As I mentioned before, our approach to cable shows like Mad Men, Weeds and Nurse Jackie is to build a profitable business model by aggregating eyeballs across multiple platforms.
 
The common thread is that we’re always focused on mitigating risk while positioning ourselves to capitalize on upside in success, and we’re always looking for ways to monetize our content on new and emerging platforms. In other words, we take the risk out of the financial side so we can be more daring on the creative side.
 
WS: Tell us about Lionsgate’s relationship with Charlie Sheen. What fueled your belief in him, even after the “melt down”? And how did you bring him on board for Anger Management?

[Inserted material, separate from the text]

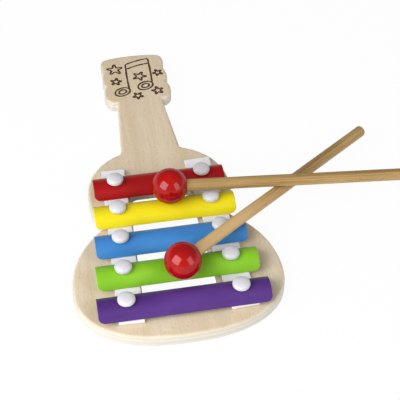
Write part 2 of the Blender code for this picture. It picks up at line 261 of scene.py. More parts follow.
def make_birch():
    """Sanded birch plywood under a thin matt varnish: pale, fine-fibred, with a barely layered edge."""
    material, tree, shader = start_material("sanded_birch_plywood", IOR=1.5)
    place = add(tree, "TexCoord").outputs["Object"]
    bands = pattern(tree, "TexNoise", place, (11, 190, 40), Detail=3.0, Distortion=0.6)
    fibres = pattern(tree, "TexNoise", place, (0.7, 16, 0.7), Detail=4.0, Roughness=0.65)
    flecks = pattern(tree, "TexNoise", place, (0.45, 2.6, 0.45), Detail=1.0)
    face = tinted(tree, "#E4D5BD", "#D7C3A5", bands, 0.3, 0.7)
    face = tinted(tree, face, "#CDB692", fibres, 0.35, 0.75, most=0.55)
    face = tinted(tree, face, "#AE9470", flecks, 0.6, 0.74, most=0.45)
    height = add(tree, "SeparateXYZ", Vector=place).outputs["Z"]
    plies = add(tree, "Math", {"operation": "PINGPONG"}, _0=height, _1=ply_thickness_mm * mm)
    edge = tinted(tree, "#CFCABC", "#D8D3C8", plies, ply_change_mm[0] * mm, ply_change_mm[1] * mm)
    upright = add(tree, "SeparateXYZ", Vector=add(tree, "NewGeometry").outputs["True Normal"]).outputs["Z"]
    upright = add(tree, "Math", {"operation": "ABSOLUTE"}, _0=upright)
    wood = tinted(tree, face, edge, upright, 0.9, 0.3)
    rough = add(tree, "MapRange", Value=fibres, To_Min=0.5, To_Max=0.66)
    relief = add(tree, "Bump", Height=fibres, Strength=0.35, Distance=0.06 * mm)
    feed(tree, shader, Base_Color=wood, Roughness=rough, Normal=relief)
    return material


birch = make_birch()
print(birch.name, "has", len(birch.node_tree.nodes), "nodes")

# %% [markdown]
# ## The board
#
# One sawn board carries everything. Its outline reads like a guitar's: a broad super-ellipse
# for the tail, two flanks that meet in the waist, a shoulder, a straight neck and a head whose
# side swells in three lobes. Each stretch is a formula, and the right half is mirrored to give
# the left one.
#
# The plate itself is that outline carried round its rim: a quarter circle at the top and the
# bottom, upright in between. A Bevel modifier on an extruded outline would do the same, but it
# leaves uneven faces where the outline turns sharply.

# %% Sizes of the outline
lower_bout_from_tail = 0.0402
tail_power = 2.35
waist_from_tail = 0.0858
waist_depth = 0.0054
upper_bout_half_width = 0.0428
upper_bout_from_tail = 0.1112
shoulder_height = 0.0396
shoulder_power = 2.2
neck_foot_half_width = 0.0184
neck_foot_blend = 0.0022
neck_top_half_width = 0.0146
head_length = 0.0483
head_half_width = 0.0218
neck_top_y = tail_y + board_length - head_length
print(f"the neck ends {(neck_top_y - tail_y) * 1000:.1f} mm from the tail")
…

FELTHEIMER: Charlie Sheen is one of the comedy superstars of our generation and his track record over ten years of shows like Two and a Half Men and Spin City speaks for itself. Anger Management is an example of our willingness to take a little more overall risk for what we consider to be significant upside.
 
In terms of finding the right vehicle for Charlie, all the pieces came together. We had longstanding relationships with Joe Roth, who produced the original movie Anger Management, and Charlie’s manager, Mark Burg, who partnered with us on the Saw franchise. Bruce Helford is a great show runner. We loved the Anger Management concept, and it was tailor made for our 10+90 business model, which we had already used successfully. Finally, we found the ideal network partner in FX.
 
FX has picked up an additional 90 episodes of the series, which returned to the air in January. Our Debmar-Mercury team has already sold the show into syndication in approximately 70 percent of the country, including the Fox station group, and the series has generated international sales of nearly a million dollars per episode.
 
Bringing Charlie on board was a collaborative effort involving Kevin Beggs and Sandra Stern, who run our TV group, Ira Bernstein and Mort Marcus at Debmar-Mercury and me. I met with Charlie and told him about the Anger Management concept and his response was, “Dude, it’s already been done. It was a movie.” When I explained to him that we wanted to do a TV series, he loved the idea.